Work required
Both the line containing "bars_and_bands(leaf)" and the line containing "right, back, up" belong in the answer, along with every line between them; print exactly those.

Source data
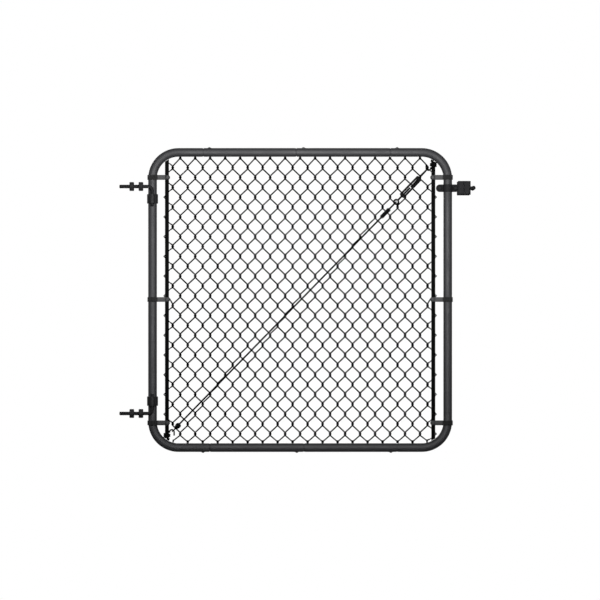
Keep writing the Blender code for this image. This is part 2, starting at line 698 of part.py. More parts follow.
def jaw(way):
    """A pressed plate with one upright bead, drawn in plan and raised, its corners trimmed."""
    start, end = JAW_START, JAW_START + JAW_LENGTH
    root, crest = BEAD_WIDTH / 2, BEAD_WIDTH / 4
    line = [(start, 0.0), (end, 0.0), (end, JAW_THICK), (BEAD_OUT + root, JAW_THICK),
            (BEAD_OUT + crest, JAW_THICK + BEAD_RISE), (BEAD_OUT - crest, JAW_THICK + BEAD_RISE),
            (BEAD_OUT - root, JAW_THICK), (start, JAW_THICK)]
    shape = bmesh.new()
    face = shape.faces.new([shape.verts.new((x, way * y, -JAW_HEIGHT / 2)) for x, y in line])
    raise_faces(shape, [face], UP * JAW_HEIGHT)
    corners = [edge for edge in shape.edges if abs(edge.verts[0].co.z - edge.verts[1].co.z) < GAP
               and all(abs(v.co.x - start) < GAP or abs(v.co.x - end) < GAP for v in edge.verts)
               and abs(edge.verts[0].co.y - edge.verts[1].co.y) > GAP]
    bmesh.ops.bevel(shape, geom=corners, offset=JAW_CORNER, segments=1, affect="EDGES")
    return shape


# Truss: corner anchors, cable with its socket and sleeve, and the turnbuckle

def anchor():
    """A rod hooked for the truss, then wound up round the bar's top end and over it."""
    reach = ANCHOR_ROD_R + GAP
    face = BAR_THICK / 2 + reach
    near = BAR_FROM_CENTRE - BAR_WIDTH / 2 - reach
    over = BAR_FROM_CENTRE - ANCHOR_OVER_IN
    pitch = 2 * ANCHOR_ROD_R + GAP
    first = BAR_HALF - ANCHOR_START_DROP
    hook = arc((ANCHOR_HOOK_X, ANCHOR_HOOK_Z), ANCHOR_HOOK_R, -pi, 0, 6)
    points = [Vector((ANCHOR_HOOK_X - ANCHOR_HOOK_R, -TRUSS_FORWARD, ANCHOR_TIP_Z))]
    points += [Vector((x, -TRUSS_FORWARD, z)) for x, z in hook]
    points.append(Vector((near, -TRUSS_FORWARD, first - pitch)))
    for i in range(3 * ANCHOR_CORNERS):
        corner, part = divmod(i, 3)
        turn = 3 * pi / 2 + (corner + part / 2) * pi / 2
        middle = 3 * pi / 2 + (corner + 0.5) * pi / 2
        side = BAR_WIDTH / 2 if cos(middle) > 0 else -BAR_WIDTH / 2
        depth = BAR_THICK / 2 if sin(middle) > 0 else -BAR_THICK / 2
        points.append(Vector((BAR_FROM_CENTRE + side + reach * cos(turn), depth + reach * sin(turn),
                              first + pitch * (corner + part / 2) / 4)))
    short = reach * (1 - cos(pi / 4))
    points += [Vector((over, depth, BAR_HALF + rise)) for depth, rise in (
        (face, 0.0), (face - short, reach - short), (BAR_THICK / 2, reach), (-BAR_THICK / 2, reach),
        (short - face, reach - short), (-face, 0.0), (-face, -ANCHOR_TAIL_DROP),
    )]
    return points


def eye_path(centre, radius, start, end, away=1, upright=False):
    """Points of an open eye on the truss line, in the picture plane or on edge."""
    path = []
    for x, other in arc((0, 0), radius, start, end, EYE_STEPS):
        path.append(Vector((centre + away * x, 0.0 if upright else -other, other if upright else 0.0)))
    return path


def on_line(*distances):
    return [Vector((distance, 0, 0)) for distance in distances]


def truss_piece(name, shape, leaf, **placing):
    return piece(name, shape, leaf, TRUSS_SPOT, TRUSS_TURN, **placing)


def truss(leaf):
    for label, turn in (("top", NO_TURN), ("bottom", HALF_TURN)):
        name = f"corner_anchor_{label}"
        piece(name, rod(name, anchor(), ANCHOR_ROD_R, ANCHOR_SIDES), leaf, turn=turn, paint=WIRE_PAINT)
    turnbuckle(leaf)

    # Socket: an eye round the lower anchor that widens into a cup for the cable
    low = -TRUSS_HALF
    cup = [(SOCKET_START, SOCKET_NECK_R), (SOCKET_WIDE - ROD_SPACE, SOCKET_SHOULDER_R),
           (SOCKET_WIDE, SOCKET_R), (SOCKET_WIDE + ROD_SPACE, SOCKET_R),
           (SOCKET_END - ROD_SPACE, SOCKET_SHOULDER_R), (SOCKET_END, SOCKET_MOUTH_R)]
    eye = eye_path(low, HOOK_EYE_R - GAP, -radians(322), -radians(28))
    points = eye + on_line(*[low + distance for distance, _ in cup])
    radii = [HOOK_EYE_ROD_R] * len(eye) + [radius for _, radius in cup]
    shape = closed_mesh(rod("socket", points, SOCKET_R, ROD_SIDES, radii))
    socket = truss_piece("truss_socket", shape, leaf, paint=WIRE_PAINT)
    depth = SOCKET_END - SOCKET_WIDE
    mouth = round_bar(around(STRAND, ROD_SIDES), 2 * depth, RIGHT * (low + SOCKET_END), RIGHT)
    cut(socket, mouth, "socket_bore")

    # Cable from the socket, through the sleeve, round the eye and back into the sleeve
    loop_r = EYE_ROD_R + STRAND + GAP
    spots = [(low + SOCKET_WIDE + GAP * 3, 0.0), (SLEEVE_START - SLEEVE_LENGTH / 2, 0.0),
             (SLEEVE_START - GAP, -STRAND), (SLEEVE_END + GAP, -STRAND)]
    spots += [(EYE_AT - EYE_R + x, y) for x, y in arc((0, 0), loop_r, -pi / 2, pi / 2, 8)]
    spots += [(SLEEVE_END + GAP, STRAND), (SLEEVE_START + SLEEVE_CRIMP, STRAND)]
    cable = rod("truss_cable", [Vector((x, y, 0)) for x, y in spots], CABLE_R, CABLE_SIDES)
    truss_piece("truss_cable", cable, leaf, paint=WIRE_PAINT)

    # Crimp sleeve over both strands
    rings = [oval(SLEEVE_START, SLEEVE_END_SHARE), oval(SLEEVE_START + SLEEVE_CRIMP, 1),
             oval(SLEEVE_END - SLEEVE_CRIMP, 1), oval(SLEEVE_END, SLEEVE_END_SHARE),
             twin_bore(SLEEVE_END), twin_bore(SLEEVE_START)]
    truss_piece("truss_sleeve", loft(rings, loop=True), leaf, paint=WIRE_PAINT)


def oval(distance, share):
    """A squarish oval across the truss line."""
    ring = []
    for i in range(SLEEVE_SIDES):
        turn = 2 * pi * i / SLEEVE_SIDES
        x, y = cos(turn), sin(turn)
        deep = abs(x) ** SLEEVE_ROUNDING * (1 if x > 0 else -1) * SLEEVE_DEPTH / 2 * share
        high = abs(y) ** SLEEVE_ROUNDING * (1 if y > 0 else -1) * SLEEVE_WIDTH / 2 * share
        ring.append(Vector((distance, deep, high)))
    return ring


def twin_bore(distance):
    """The outline of two strands side by side with their clearance."""
    ring = []
    radius = around(STRAND, CABLE_SIDES)
    for i in range(SLEEVE_SIDES):
        turn = 2 * pi * i / SLEEVE_SIDES
        shift = STRAND * (1 if cos(turn) > 0.01 else -1 if cos(turn) < -0.01 else 0)
        ring.append(Vector((distance, shift + radius * cos(turn), radius * sin(turn))))
    return ring


def turnbuckle(leaf):
    # Eye rod with a round eye that the cable loops through
    eye = eye_path(EYE_AT, EYE_R, -radians(332), -radians(22), upright=True)
    points = eye + on_line(EYE_AT + EYE_R + ROD_SPACE, BODY_MIDDLE - ROD_SPACE)
    rod_data = rod("turnbuckle_eye_rod", points, EYE_ROD_R, EYE_SIDES)
    truss_piece("turnbuckle_eye_rod", rod_data, leaf, paint=WIRE_PAINT)

    # Hook rod: thick inside the body, slim up to the anchor
    eye = eye_path(TRUSS_HALF, HOOK_EYE_R, -radians(322), -radians(30), away=-1)
    slim = BODY_END + ROD_SPACE
    points = eye + on_line(TRUSS_HALF - HOOK_EYE_R - ROD_SPACE, slim + ROD_SPACE, slim, BODY_MIDDLE)
    radii = [HOOK_EYE_ROD_R] * len(eye) + [ROD_SLIM_R] * 2 + [ROD_THICK_R] * 2
    rod_data = rod("turnbuckle_hook_rod", points, ROD_THICK_R, ROD_SIDES, radii)
    truss_piece("turnbuckle_hook_rod", rod_data, leaf, paint=WIRE_PAINT)

    # Body: two side bars between two bosses
    half, slant = BODY_WIDTH / 2, BODY_SLANT
    outline = [(BODY_START, BODY_TAPER - half), (BODY_START + slant, -half), (BODY_END - slant, -half),
               (BODY_END, BODY_TAPER - half), (BODY_END, half - BODY_TAPER), (BODY_END - slant, half),
               (BODY_START + slant, half), (BODY_START, half - BODY_TAPER)]
    slot, window_start, window_end = half - BODY_SIDE, BODY_START + BODY_BOSS, BODY_END - BODY_BOSS
    window = [(window_start, -slot), (window_end, -slot), (window_end, slot), (window_start, slot)]
    body = truss_piece("turnbuckle_body", plate(outline, BODY_THICK), leaf, paint=WIRE_PAINT)
    cut(body, plate(window, 2 * BODY_THICK), "body_window")
    for name, centre, radius in (
        ("body_bore_lower", BODY_START + BODY_BOSS / 2, EYE_ROD_R),
        ("body_bore_upper", BODY_END - BODY_BOSS / 2, ROD_THICK_R),
    ):
        cut(body, round_bar(around(radius + GAP, 12), 2 * BODY_BOSS, RIGHT * centre, RIGHT), name)


def main():
    clear_scene()
    leaf = pivot_empty("leaf_axis", LEAF + PINTLE)
    pivot = pivot_empty("latch_axis", LEAF + PIVOT, leaf)
    frame_tubes(leaf)
    fabric(leaf)
    bars_and_bands(leaf)
    hinge_bolts()
    hinge_straps(leaf)
    latch_clamp(leaf)
    latch_fork(pivot)
    truss(leaf)


main()
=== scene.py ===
import math

import bmesh
import bpy
from mathutils import Matrix, Vector


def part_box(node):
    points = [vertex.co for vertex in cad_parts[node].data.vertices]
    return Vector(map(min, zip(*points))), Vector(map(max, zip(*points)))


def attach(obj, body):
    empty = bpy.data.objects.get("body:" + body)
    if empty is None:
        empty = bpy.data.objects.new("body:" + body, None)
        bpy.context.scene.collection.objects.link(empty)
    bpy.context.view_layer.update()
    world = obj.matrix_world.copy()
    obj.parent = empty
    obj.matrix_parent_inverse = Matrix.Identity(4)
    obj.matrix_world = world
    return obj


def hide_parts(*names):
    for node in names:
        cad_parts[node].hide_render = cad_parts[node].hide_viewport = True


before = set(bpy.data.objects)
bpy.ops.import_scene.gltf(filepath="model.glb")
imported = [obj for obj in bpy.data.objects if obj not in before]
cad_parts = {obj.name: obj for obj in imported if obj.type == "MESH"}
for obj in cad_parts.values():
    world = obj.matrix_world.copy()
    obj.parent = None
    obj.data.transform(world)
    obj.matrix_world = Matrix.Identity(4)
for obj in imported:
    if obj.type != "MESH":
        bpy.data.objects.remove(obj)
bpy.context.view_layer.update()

# Every size below is in metres from the middle of the square leaf, x right, y back, z up
leafCentre = (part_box("frame_tube_left")[0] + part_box("frame_tube_right")[1]) / 2
right, back, up = Vector((1, 0, 0)), Vector((0, 1, 0)), Vector((0, 0, 1))


def deselect():
    bpy.ops.object.select_all(action="DESELECT")


def selectOnly(piece):
    deselect()
    piece.select_set(True)
    bpy.context.view_layer.objects.active = piece


def startEdit(piece, everything=False):
    selectOnly(piece)
    bpy.ops.object.mode_set(mode="EDIT")
    bpy.ops.mesh.select_mode(type="VERT")
    bpy.ops.mesh.select_all(action="SELECT" if everything else "DESELECT")


def pickVerts(piece, test):
    mesh = bmesh.from_edit_mesh(piece.data)
    for vert in mesh.verts:
        vert.select_set(bool(test(vert.co)))
    mesh.select_flush(True)
    bmesh.update_edit_mesh(piece.data)


def endEdit():
    bpy.ops.object.mode_set(mode="OBJECT")


def applyPlace(piece):
    selectOnly(piece)
    bpy.ops.object.transform_apply(location=True, rotation=True, scale=True)


def applyModifiers(piece):
    selectOnly(piece)
    for modifier in list(piece.modifiers):
        bpy.ops.object.modifier_apply(modifier=modifier.name)


# Ends the edit with every face turned outwards
def closeSkin():
    bpy.ops.mesh.select_all(action="SELECT")
    bpy.ops.mesh.remove_doubles(threshold=0.00001)
    bpy.ops.mesh.normals_make_consistent(inside=False)
    endEdit()


def cleanSkin(piece):
    startEdit(piece)
    closeSkin()


def roundEdges(piece, width, segments=2, angle=32):
    bevel = piece.modifiers.new("roundEdges", "BEVEL")
    bevel.width = width
    bevel.segments = segments
    bevel.limit_method = "ANGLE"
    bevel.angle_limit = math.radians(angle)
    applyModifiers(piece)


def joined(pieces):
    deselect()
    for piece in pieces:
        piece.select_set(True)
    bpy.context.view_layer.objects.active = pieces[0]
    bpy.ops.object.join()
    return pieces[0]


def copyOf(piece, matrix):
    twin = piece.copy()
    twin.data = piece.data.copy()
    twin.data.transform(matrix)
    bpy.context.collection.objects.link(twin)
    return twin


halfTurn = Matrix.Rotation(math.pi, 4, "Y")


# Puts a finished mesh in its place in the frame, with its coat and the body that it rides
def setPiece(piece, name, coat, replaced=(), body="gate_leaf", smooth=35):
    applyPlace(piece)
    piece.data.transform(Matrix.Translation(leafCentre))
    bpy.ops.object.shade_smooth_by_angle(angle=math.radians(smooth))
    piece.name = name
    piece.data.name = name
    piece.data.materials.clear()
    piece.data.materials.append(coats[coat])
    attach(piece, body)
    if replaced:
        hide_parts(*replaced)


# A piece that takes its name from the node that it replaces
def setNode(piece, node, coat, body="gate_leaf", smooth=35):
    first, *others = node.split("_")
    setPiece(piece, first + "".join(word.title() for word in others), coat, [node], body, smooth)


# A piece and its twin, half a turn away round the middle of the leaf
def setTwins(piece, node, twinNode, coat, smooth=35):
    twin = copyOf(piece, halfTurn)
    setNode(piece, node, coat, smooth=smooth)
    setNode(twin, twinNode, coat, smooth=smooth)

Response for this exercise
    bars_and_bands(leaf)
    hinge_bolts()
    hinge_straps(leaf)
    latch_clamp(leaf)
    latch_fork(pivot)
    truss(leaf)


main()
=== scene.py ===
import math

import bmesh
import bpy
from mathutils import Matrix, Vector


def part_box(node):
    points = [vertex.co for vertex in cad_parts[node].data.vertices]
    return Vector(map(min, zip(*points))), Vector(map(max, zip(*points)))


def attach(obj, body):
    empty = bpy.data.objects.get("body:" + body)
    if empty is None:
        empty = bpy.data.objects.new("body:" + body, None)
        bpy.context.scene.collection.objects.link(empty)
    bpy.context.view_layer.update()
    world = obj.matrix_world.copy()
    obj.parent = empty
    obj.matrix_parent_inverse = Matrix.Identity(4)
    obj.matrix_world = world
    return obj


def hide_parts(*names):
    for node in names:
        cad_parts[node].hide_render = cad_parts[node].hide_viewport = True


before = set(bpy.data.objects)
bpy.ops.import_scene.gltf(filepath="model.glb")
imported = [obj for obj in bpy.data.objects if obj not in before]
cad_parts = {obj.name: obj for obj in imported if obj.type == "MESH"}
for obj in cad_parts.values():
    world = obj.matrix_world.copy()
    obj.parent = None
    obj.data.transform(world)
    obj.matrix_world = Matrix.Identity(4)
for obj in imported:
    if obj.type != "MESH":
        bpy.data.objects.remove(obj)
bpy.context.view_layer.update()

# Every size below is in metres from the middle of the square leaf, x right, y back, z up
leafCentre = (part_box("frame_tube_left")[0] + part_box("frame_tube_right")[1]) / 2
right, back, up = Vector((1, 0, 0)), Vector((0, 1, 0)), Vector((0, 0, 1))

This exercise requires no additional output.